In the listing that follows, the range to quote begins at the line that has "obj.matrix_parent_inverse = Matrix.Identity(4)" and ends after the line that has "bpy.data.objects.remove(obj)"; quote it verbatim and add nothing.

..............................

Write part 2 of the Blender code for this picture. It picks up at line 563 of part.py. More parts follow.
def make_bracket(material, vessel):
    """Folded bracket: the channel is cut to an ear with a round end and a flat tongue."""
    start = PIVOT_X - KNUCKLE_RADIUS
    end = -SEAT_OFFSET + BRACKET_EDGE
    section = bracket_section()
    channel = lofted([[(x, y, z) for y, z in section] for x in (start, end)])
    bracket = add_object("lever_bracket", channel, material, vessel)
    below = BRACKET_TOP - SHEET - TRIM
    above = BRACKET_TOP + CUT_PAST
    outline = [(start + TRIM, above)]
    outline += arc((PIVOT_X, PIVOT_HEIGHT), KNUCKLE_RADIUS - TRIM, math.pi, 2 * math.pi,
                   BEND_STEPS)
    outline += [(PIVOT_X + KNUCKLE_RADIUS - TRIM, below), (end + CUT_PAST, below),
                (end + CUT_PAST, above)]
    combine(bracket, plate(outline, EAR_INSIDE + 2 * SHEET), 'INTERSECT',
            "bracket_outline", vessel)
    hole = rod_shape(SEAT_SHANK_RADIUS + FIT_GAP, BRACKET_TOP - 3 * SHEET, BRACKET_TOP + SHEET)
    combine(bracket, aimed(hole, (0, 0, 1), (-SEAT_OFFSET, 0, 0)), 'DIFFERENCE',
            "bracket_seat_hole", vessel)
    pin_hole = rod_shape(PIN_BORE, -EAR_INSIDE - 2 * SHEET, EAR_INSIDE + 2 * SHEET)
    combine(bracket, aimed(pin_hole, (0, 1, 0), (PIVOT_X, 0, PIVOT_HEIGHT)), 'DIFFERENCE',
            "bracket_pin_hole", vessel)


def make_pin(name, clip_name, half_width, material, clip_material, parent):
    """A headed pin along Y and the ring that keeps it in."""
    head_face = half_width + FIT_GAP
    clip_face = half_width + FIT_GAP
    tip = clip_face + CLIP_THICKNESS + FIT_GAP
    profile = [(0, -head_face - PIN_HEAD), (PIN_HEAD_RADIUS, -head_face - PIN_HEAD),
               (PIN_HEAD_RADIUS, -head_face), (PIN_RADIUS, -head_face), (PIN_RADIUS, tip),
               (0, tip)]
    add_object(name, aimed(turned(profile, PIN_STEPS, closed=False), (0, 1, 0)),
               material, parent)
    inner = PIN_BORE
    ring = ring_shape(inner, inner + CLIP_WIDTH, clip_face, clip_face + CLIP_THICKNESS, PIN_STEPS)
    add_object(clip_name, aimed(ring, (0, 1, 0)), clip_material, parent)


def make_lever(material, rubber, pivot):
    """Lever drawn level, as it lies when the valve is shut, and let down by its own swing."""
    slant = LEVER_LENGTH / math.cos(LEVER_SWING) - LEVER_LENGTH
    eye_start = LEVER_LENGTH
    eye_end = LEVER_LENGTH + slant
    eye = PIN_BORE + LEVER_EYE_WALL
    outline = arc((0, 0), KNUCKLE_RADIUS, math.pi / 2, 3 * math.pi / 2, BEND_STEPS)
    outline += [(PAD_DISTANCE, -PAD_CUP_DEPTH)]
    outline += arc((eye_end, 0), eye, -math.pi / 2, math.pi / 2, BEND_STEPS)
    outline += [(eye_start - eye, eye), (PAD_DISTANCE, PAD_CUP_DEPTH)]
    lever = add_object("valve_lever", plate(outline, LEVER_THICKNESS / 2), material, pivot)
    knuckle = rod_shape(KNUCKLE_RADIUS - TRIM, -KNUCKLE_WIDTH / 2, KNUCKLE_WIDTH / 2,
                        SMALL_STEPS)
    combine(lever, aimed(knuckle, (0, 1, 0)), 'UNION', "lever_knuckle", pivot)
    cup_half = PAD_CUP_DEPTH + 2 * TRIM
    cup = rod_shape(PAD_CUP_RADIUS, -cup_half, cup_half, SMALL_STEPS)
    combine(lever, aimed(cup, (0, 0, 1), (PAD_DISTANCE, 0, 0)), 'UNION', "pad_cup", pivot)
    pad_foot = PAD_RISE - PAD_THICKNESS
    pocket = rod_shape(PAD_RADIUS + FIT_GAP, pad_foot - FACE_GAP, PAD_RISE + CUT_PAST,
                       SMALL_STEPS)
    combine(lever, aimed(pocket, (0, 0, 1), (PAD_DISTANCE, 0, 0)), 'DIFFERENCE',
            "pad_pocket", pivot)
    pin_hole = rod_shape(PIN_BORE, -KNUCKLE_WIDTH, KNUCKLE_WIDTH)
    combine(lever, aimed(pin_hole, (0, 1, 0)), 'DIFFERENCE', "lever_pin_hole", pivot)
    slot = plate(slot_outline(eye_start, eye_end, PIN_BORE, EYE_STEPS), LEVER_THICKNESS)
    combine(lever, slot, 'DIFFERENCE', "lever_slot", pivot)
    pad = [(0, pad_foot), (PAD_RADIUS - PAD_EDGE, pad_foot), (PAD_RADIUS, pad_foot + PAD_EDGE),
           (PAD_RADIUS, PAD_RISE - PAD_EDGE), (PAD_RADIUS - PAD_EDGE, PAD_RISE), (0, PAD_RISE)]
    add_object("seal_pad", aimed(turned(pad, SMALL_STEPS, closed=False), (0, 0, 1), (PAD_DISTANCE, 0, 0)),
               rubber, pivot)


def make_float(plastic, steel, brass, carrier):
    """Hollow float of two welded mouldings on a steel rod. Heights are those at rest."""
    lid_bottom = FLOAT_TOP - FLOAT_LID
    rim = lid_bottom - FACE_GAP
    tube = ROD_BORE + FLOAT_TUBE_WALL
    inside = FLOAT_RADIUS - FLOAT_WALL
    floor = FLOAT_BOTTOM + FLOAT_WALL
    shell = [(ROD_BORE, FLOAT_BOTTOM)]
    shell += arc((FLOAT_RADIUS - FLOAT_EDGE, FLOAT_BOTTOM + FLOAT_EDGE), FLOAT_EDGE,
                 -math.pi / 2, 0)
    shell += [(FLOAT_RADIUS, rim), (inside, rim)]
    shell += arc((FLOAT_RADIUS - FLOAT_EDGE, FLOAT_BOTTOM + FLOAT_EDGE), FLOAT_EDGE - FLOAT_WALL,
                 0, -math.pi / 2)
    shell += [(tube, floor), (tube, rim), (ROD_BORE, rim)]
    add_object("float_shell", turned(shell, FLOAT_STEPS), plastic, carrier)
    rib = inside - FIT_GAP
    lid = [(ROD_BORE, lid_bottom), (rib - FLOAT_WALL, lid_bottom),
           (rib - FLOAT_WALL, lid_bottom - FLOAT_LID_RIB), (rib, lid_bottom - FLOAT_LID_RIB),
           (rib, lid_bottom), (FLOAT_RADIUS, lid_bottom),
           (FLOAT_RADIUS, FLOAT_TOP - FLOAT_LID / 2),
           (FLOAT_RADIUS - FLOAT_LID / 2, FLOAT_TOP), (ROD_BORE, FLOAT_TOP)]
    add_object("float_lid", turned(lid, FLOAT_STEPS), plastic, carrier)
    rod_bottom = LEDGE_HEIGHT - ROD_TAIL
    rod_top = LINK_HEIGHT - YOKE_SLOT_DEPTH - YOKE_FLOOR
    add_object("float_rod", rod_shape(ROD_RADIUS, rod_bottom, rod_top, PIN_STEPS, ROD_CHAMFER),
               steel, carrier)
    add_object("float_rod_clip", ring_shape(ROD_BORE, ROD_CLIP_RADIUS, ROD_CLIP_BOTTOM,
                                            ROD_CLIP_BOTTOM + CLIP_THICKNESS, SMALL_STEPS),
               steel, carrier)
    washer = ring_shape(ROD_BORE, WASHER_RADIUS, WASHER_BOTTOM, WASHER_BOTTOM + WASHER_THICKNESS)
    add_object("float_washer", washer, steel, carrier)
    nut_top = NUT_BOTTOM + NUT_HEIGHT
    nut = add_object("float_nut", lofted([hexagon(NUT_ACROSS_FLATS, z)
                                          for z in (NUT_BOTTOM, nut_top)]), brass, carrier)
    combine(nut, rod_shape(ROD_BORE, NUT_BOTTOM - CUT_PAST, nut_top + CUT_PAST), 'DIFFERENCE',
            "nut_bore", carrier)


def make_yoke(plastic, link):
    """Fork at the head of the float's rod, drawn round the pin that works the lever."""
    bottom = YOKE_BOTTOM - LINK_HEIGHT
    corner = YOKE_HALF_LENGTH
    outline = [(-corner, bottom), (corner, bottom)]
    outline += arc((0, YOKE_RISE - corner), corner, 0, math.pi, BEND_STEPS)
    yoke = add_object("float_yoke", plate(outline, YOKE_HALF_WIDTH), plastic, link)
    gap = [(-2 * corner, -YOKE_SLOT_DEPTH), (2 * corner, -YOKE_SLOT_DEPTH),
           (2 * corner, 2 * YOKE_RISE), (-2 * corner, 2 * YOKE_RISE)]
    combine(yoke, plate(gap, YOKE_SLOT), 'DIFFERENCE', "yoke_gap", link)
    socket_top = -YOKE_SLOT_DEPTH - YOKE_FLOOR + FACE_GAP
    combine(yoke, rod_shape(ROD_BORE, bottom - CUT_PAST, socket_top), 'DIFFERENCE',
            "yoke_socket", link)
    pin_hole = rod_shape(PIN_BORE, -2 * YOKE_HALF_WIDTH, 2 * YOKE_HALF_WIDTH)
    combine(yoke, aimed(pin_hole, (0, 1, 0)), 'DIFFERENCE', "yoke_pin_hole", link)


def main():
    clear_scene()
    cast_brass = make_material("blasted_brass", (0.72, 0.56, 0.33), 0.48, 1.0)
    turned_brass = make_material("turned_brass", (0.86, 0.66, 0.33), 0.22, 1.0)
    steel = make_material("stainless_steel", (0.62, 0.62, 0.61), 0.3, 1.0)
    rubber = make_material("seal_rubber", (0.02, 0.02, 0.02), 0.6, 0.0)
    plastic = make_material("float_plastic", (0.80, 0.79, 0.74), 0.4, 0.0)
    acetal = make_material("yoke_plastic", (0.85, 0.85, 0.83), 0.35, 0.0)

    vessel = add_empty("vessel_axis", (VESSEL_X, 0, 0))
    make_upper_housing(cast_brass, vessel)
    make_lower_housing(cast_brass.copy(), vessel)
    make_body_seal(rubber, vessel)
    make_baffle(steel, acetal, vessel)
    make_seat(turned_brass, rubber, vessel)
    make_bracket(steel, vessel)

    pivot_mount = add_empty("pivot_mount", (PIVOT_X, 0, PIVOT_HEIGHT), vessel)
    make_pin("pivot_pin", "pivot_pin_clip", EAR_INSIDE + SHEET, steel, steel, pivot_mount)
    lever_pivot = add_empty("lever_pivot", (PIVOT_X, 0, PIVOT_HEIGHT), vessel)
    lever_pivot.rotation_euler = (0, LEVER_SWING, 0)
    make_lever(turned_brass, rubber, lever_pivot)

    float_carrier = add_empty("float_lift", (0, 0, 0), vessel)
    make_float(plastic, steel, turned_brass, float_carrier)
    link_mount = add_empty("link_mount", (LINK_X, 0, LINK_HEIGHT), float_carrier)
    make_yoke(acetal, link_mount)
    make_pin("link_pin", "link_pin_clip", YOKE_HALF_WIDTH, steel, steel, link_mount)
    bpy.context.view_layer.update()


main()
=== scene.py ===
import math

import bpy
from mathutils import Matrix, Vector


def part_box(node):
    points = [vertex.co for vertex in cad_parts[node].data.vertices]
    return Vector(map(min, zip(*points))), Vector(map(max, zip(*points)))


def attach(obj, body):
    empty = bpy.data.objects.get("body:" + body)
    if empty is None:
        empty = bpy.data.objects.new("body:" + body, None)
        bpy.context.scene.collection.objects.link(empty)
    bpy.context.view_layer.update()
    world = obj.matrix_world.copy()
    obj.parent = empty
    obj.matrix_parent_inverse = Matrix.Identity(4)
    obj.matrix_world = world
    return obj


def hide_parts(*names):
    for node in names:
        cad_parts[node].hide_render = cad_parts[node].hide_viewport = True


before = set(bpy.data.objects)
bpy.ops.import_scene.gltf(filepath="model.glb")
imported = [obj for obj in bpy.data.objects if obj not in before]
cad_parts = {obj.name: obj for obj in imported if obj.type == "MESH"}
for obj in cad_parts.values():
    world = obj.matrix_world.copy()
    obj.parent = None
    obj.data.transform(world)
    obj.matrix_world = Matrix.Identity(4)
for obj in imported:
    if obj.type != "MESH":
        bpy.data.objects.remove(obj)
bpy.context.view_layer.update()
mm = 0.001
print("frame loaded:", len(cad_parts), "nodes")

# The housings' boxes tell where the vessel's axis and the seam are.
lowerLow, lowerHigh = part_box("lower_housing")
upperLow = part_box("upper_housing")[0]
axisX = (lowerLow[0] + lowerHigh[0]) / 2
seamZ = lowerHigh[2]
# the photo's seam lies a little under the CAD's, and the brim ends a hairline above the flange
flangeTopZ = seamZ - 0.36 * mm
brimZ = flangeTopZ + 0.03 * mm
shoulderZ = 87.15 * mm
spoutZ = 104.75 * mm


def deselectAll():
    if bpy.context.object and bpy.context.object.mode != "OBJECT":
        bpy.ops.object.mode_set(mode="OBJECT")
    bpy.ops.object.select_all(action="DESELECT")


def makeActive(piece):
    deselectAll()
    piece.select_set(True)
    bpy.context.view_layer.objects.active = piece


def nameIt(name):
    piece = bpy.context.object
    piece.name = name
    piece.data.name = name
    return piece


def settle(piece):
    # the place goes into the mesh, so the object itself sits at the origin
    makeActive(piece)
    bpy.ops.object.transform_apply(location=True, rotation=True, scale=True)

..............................

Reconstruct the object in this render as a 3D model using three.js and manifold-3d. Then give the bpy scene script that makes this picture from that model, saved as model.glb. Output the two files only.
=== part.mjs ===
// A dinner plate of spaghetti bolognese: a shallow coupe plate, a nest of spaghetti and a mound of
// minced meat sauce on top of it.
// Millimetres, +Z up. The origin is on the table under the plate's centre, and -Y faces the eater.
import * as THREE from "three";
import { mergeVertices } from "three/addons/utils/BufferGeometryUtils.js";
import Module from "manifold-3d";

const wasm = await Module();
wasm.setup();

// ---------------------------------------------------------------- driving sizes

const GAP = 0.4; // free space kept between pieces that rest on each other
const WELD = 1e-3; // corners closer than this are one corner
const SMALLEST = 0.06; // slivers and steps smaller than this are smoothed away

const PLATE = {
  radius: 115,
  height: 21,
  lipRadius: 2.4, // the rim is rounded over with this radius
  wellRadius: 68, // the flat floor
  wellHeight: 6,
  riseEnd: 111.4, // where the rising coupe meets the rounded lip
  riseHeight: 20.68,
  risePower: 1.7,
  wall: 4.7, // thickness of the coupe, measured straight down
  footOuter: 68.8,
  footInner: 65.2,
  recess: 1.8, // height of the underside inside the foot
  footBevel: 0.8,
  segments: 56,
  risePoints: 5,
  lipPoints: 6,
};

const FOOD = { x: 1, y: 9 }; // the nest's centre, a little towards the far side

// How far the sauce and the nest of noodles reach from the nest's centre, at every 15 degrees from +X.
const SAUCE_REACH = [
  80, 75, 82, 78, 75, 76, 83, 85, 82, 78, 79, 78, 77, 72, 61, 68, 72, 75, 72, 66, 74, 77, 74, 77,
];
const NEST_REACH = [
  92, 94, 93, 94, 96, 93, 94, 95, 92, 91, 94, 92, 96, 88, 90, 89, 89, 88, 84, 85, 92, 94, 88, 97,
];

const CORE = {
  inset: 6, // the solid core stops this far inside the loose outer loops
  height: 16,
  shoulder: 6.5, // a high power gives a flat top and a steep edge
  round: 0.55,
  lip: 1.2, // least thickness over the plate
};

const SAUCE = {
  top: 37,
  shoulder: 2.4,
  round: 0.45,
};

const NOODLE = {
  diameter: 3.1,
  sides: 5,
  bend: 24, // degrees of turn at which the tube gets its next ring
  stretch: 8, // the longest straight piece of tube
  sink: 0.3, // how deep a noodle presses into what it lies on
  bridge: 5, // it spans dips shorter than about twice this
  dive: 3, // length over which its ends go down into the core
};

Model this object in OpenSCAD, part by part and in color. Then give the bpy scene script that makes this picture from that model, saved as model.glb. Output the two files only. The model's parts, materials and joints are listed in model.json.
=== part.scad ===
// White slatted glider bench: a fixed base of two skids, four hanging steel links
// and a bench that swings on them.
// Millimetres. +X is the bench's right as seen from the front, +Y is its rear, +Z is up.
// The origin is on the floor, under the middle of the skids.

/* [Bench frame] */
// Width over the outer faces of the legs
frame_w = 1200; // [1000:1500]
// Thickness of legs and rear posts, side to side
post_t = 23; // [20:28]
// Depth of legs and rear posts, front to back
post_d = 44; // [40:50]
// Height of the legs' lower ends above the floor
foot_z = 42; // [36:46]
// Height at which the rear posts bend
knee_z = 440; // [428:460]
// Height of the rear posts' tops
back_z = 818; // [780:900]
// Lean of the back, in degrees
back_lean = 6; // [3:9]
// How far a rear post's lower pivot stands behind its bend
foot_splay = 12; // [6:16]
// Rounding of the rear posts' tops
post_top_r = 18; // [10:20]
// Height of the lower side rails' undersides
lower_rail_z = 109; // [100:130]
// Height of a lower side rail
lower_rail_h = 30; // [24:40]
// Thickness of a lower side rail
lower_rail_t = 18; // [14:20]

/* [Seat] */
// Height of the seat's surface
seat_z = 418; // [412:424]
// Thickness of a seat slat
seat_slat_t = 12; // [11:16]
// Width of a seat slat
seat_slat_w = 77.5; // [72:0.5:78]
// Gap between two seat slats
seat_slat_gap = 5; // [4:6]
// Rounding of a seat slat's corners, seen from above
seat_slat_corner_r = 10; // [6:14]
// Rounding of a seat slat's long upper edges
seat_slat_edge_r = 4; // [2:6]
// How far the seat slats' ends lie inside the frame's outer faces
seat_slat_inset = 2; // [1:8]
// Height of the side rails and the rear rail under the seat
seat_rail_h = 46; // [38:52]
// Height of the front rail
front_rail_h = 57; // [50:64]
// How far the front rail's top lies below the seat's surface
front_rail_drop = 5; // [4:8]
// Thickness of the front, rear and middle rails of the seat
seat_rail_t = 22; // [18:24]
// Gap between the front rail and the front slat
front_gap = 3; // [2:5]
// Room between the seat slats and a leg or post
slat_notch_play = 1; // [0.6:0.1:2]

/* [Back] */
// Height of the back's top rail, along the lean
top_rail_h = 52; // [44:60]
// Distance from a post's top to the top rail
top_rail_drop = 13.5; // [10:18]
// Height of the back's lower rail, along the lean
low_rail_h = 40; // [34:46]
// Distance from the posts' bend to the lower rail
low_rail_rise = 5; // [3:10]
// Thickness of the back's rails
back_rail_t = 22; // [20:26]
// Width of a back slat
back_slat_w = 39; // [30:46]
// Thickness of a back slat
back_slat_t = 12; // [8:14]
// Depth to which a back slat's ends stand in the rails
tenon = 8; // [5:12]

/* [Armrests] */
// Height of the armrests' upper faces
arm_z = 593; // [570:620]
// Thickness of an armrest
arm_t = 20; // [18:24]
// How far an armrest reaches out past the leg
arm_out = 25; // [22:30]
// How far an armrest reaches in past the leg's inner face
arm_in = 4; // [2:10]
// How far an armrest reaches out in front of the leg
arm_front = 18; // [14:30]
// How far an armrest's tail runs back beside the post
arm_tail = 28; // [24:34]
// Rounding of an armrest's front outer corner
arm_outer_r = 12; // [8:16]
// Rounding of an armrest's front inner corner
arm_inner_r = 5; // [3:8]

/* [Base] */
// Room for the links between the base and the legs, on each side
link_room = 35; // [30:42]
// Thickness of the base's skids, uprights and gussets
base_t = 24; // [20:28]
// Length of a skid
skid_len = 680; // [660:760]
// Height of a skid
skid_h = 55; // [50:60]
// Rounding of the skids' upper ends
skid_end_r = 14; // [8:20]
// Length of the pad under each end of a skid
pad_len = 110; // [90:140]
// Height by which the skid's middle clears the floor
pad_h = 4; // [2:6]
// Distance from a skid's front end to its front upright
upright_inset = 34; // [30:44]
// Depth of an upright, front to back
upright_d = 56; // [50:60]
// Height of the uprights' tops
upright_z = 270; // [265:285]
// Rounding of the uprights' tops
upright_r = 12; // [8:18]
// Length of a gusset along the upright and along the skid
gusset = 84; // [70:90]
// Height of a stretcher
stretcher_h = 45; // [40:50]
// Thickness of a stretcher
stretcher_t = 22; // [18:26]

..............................

ANSWER FOR THE TASK:
    obj.matrix_parent_inverse = Matrix.Identity(4)
    obj.matrix_world = world
    return obj


def hide_parts(*names):
    for node in names:
        cad_parts[node].hide_render = cad_parts[node].hide_viewport = True


before = set(bpy.data.objects)
bpy.ops.import_scene.gltf(filepath="model.glb")
imported = [obj for obj in bpy.data.objects if obj not in before]
cad_parts = {obj.name: obj for obj in imported if obj.type == "MESH"}
for obj in cad_parts.values():
    world = obj.matrix_world.copy()
    obj.parent = None
    obj.data.transform(world)
    obj.matrix_world = Matrix.Identity(4)
for obj in imported:
    if obj.type != "MESH":
        bpy.data.objects.remove(obj)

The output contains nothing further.